It’s been nearly a year since new legislation was introduced to improve the living standards of tenants residing in Houses in Multiple Occupation (HMOs).
Landlords must now ensure that all properties occupied by five or more people forming more than one household and sharing facilities, such as a bathroom or kitchen, are licensed with their local authority. They must also ensure that any room in the property with a floor area of less than 4.64 square metres is not used as sleeping accommodation. Landlords failing to adhere to the new rules could face punitive fines – up to £20,000 for failing to register a property that needs licensing and up to £30,000 for not meeting the minimum room size requirements.
It was initially feared the new legislation, which the government estimated would affect around 160,000 properties, could put the brakes on what has become an increasingly popular area of the market in recent years. Some thought the cost of the work needed to convert properties to obtain a licence or the loss of income from rooms that were now too small under the new rules could put new investors off or persuade existing HMO landlords to exit the market.
However, it appears those fears were unfounded. Not surprisingly, landlords looking to rebalance their portfolios after years of being buffeted by the storms from the regulatory and tax changes are still tempted by the attractive rental yields potentially on offer. Many landlords are also attracted by the peace of mind that comes with knowing that rental income is more secure, even if one tenant leaves a void.
This is backed up by research from BVA BDRC which shows that HMO landlords are still benefiting from the highest average rental yields in the market at 6.3%, almost a full percentage point more than the overall average rental yield of 5.5%. The HMO sector of the market looks well set for further growth over the next year, with 21% of landlords saying they plan to buy an HMO property in the next 12 months and only 8% saying they were looking to divest a property.
What the figures show us is that there is still a considerable appetite among landlords looking for alternative ways to boost their profits. As the market becomes more professionalised and the traditional buy-to-let ownership model morphs from single let properties to properties with multiple tenants, it’s vital these landlords are given the support they need.
I can’t answer for other lenders, but here at Precise Mortgages our doors are always open to landlords with HMOs; experienced landlords will find a range of mortgages designed to help them develop their portfolios.

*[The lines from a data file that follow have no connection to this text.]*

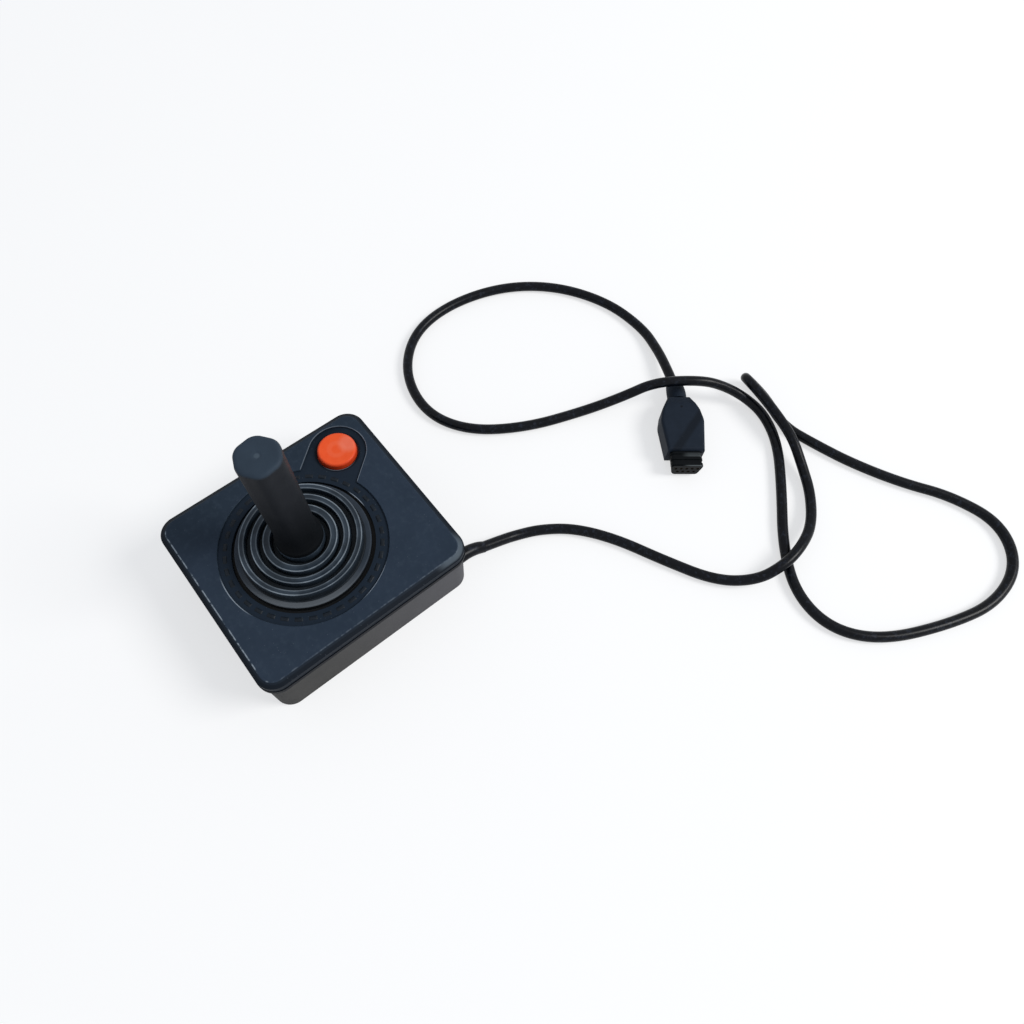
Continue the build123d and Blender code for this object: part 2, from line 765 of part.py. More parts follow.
# Plug body: a flat moulding with round shoulders and a top that slopes to the neck, lying
# on the surface under the case
plug_start = relief_line.line @ 1
plug_forward = relief_line.line % 1
plug_plane = Plane((plug_start.X, plug_start.Y, 0), x_dir=plug_forward, z_dir=(0, 0, 1))
plug_side = Plane(plug_plane.origin, x_dir=plug_forward, z_dir=-plug_plane.y_dir)
with BuildPart() as plug_body:
    with BuildSketch(plug_plane) as outline:
        with BuildLine():
            Polyline(
                (0, 0),
                *plug_shoulders,
                (plug_body_length, plug_front_half_width),
                (plug_body_length, 0),
            )
            mirror(about=Plane.XZ)
        make_face()
    extrude(amount=plug_body_height)
    upright = plug_body.edges().filter_by(Axis.Z)
    from_neck = upright.sort_by(lambda edge: plug_plane.to_local_coords(edge.center()).X)
    fillet(from_neck[2:6], plug_shoulder_softness)
    with BuildSketch(plug_side):
        Polygon(
            (0, plug_body_height - plug_slope_drop),
            (plug_slope_length, plug_body_height),
            (plug_slope_length, 2 * plug_body_height),
            (-plug_softness, 2 * plug_body_height),
            (-plug_softness, plug_body_height - plug_slope_drop),
            align=None,
        )
    extrude(amount=plug_body_height, both=True, mode=Mode.SUBTRACT)
    upper = plug_body.edges().filter_by(
        lambda edge: edge.center().Z > plug_body_height - plug_slope_drop - 0.01
    )
    fillet(upper, plug_softness)
    fillet(plug_body.faces().sort_by(Axis.Z)[0].edges(), plug_softness)
save(plug_body.part, "plug_body")

# Plug insert: the tapered nine-way nose, wide side up
front = plug_plane.from_local_coords(Vector(plug_body_length, 0, plug_axis_height))
nose_plane = Plane(front, x_dir=plug_plane.y_dir, z_dir=plug_forward)
contact_spots = [((i - 2) * contact_pitch, contact_row / 2) for i in range(5)]
contact_spots += [((i - 1.5) * contact_pitch, -contact_row / 2) for i in range(4)]


def nose_outline(grow):
    """The nose's tapered outline with round corners, enlarged all round."""
    half_height = insert_height / 2
    corners = [
        (-insert_top_width / 2, half_height),
        (insert_top_width / 2, half_height),
        (insert_bottom_width / 2, -half_height),
        (-insert_bottom_width / 2, -half_height),
    ]
    with BuildSketch(Plane.XY) as nose:
        Polygon(*corners, align=None)
        fillet(nose.vertices(), insert_corner)
        if grow > 0:
            offset(amount=grow)
    return nose.sketch


with BuildPart() as plug_insert:
    with BuildSketch(nose_plane):
        add(nose_outline(0))
    extrude(amount=insert_length)
    for place in insert_bands:
        with BuildSketch(nose_plane.offset(place)):
            add(nose_outline(insert_collar))
        extrude(amount=insert_band_width)
    with BuildSketch(nose_plane.offset(insert_length)):
        with Locations(*contact_spots):
            Circle(contact_radius + running_gap / 2)
    extrude(amount=-contact_depth, mode=Mode.SUBTRACT)
save(plug_insert.part, "plug_insert")

with BuildPart() as plug_sockets:
    with BuildSketch(nose_plane.offset(insert_length - contact_depth)):
        with Locations(*contact_spots):
            Circle(contact_radius)
            Circle(contact_bore, mode=Mode.SUBTRACT)
    extrude(amount=contact_depth - contact_recess)
save(plug_sockets.part, "plug_sockets")
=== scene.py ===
# %% [markdown]
# # A joystick controller, dressed in Blender
# The CAD model gives every hard part its true shape and place. This lesson adds what
# CAD leaves out: the finish of each plastic and rubber, the soft shapes of the boot, the
# grip and the lead, and the light they are seen in. Lengths are written in millimetres
# and turned into Blender's metres at the last moment.

import bmesh
import bpy
import numpy as np
from mathutils import Matrix, Vector


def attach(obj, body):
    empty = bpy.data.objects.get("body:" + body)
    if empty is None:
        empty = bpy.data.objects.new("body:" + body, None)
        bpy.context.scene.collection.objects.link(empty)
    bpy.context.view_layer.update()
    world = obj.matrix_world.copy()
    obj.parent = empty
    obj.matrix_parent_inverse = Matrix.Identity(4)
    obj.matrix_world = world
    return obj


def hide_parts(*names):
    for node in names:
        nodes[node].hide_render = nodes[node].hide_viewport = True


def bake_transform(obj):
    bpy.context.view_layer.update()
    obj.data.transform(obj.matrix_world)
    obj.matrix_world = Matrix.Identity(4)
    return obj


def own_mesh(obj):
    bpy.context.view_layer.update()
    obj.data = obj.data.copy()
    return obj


MM = 0.001
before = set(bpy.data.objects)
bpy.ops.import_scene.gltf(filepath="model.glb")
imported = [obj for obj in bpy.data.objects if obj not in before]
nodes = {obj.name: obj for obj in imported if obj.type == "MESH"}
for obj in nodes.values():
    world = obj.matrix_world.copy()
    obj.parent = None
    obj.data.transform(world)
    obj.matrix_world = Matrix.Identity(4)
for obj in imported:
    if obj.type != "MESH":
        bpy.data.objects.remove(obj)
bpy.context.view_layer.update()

# %% [markdown]
# ## The camera
# The photograph was taken by hand from high above the object's right side. The camera is
# described as a photographer would: where it looks, from which direction, how far away
# it stands, how much it is rolled, and how long its lens is.

# %% Camera
look_at = Vector((31.31, 88.56, 0.0)) * MM
view_azimuth, view_elevation, view_roll = np.radians([47.45, 64.32, 4.07])
view_distance = 388.09 * MM
backward = Vector(
    (
        np.cos(view_elevation) * np.sin(view_azimuth),
        -np.cos(view_elevation) * np.cos(view_azimuth),
        np.sin(view_elevation),
    )
)
level_right = Vector((0, 0, 1)).cross(backward).normalized()
level_up = backward.cross(level_right)
right = np.cos(view_roll) * level_right + np.sin(view_roll) * level_up
up = np.cos(view_roll) * level_up - np.sin(view_roll) * level_right
camera_data = bpy.data.cameras.new("camera")
camera_data.lens = 27.34
camera_data.clip_start = 0.01
camera = bpy.data.objects.new("camera", camera_data)
bpy.context.scene.collection.objects.link(camera)
camera.matrix_world = Matrix.Translation(look_at + view_distance * backward) @ (
    Matrix((right, up, backward)).transposed().to_4x4()
)
bpy.context.scene.camera = camera
print("camera at mm:", [round(c / MM, 1) for c in camera.matrix_world.translation])

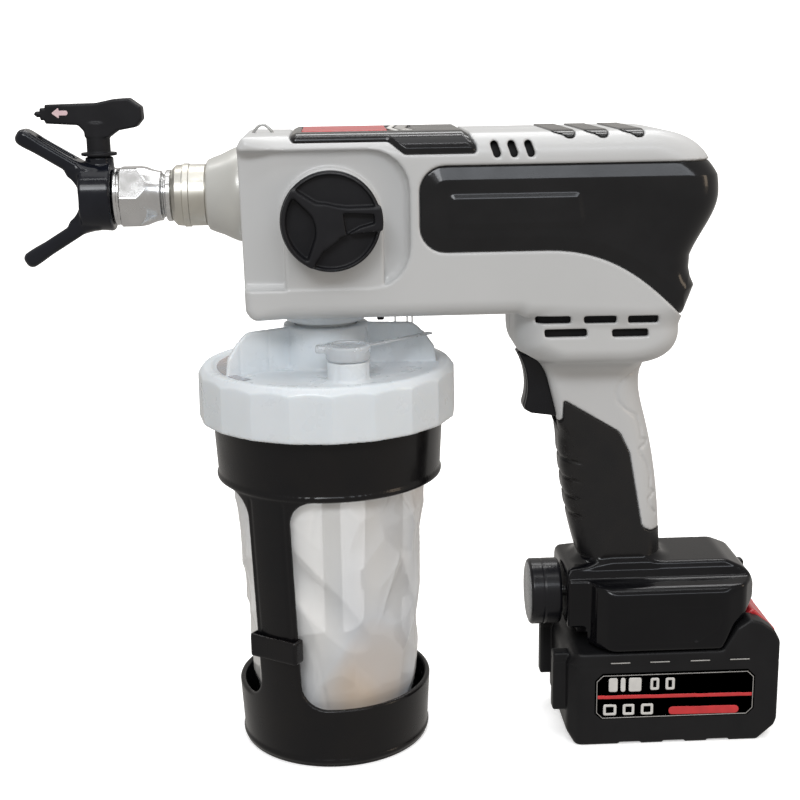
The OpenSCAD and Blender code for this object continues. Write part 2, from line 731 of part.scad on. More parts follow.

We’ve recently extended our top slicing feature across our entire buy to let range to include HMO customers. It means landlords can now use their surplus earned income or portfolio income to demonstrate they could meet any financial stresses on their new property, rather than through the rental income of the property alone. We now also offer Refurbishment Buy to Let for works being completed under permitted development rights, provided there are no structural alterations or changes to the footprint of the property. This is a really exciting development as it allows landlords to change the use of a property from a C3 dwelling house to a C4 HMO for up to six bedrooms.
So as some doors shut in certain areas of the market, different ones are opening up, particularly for those investors who are prepared to step over the threshold and explore the new opportunities on offer.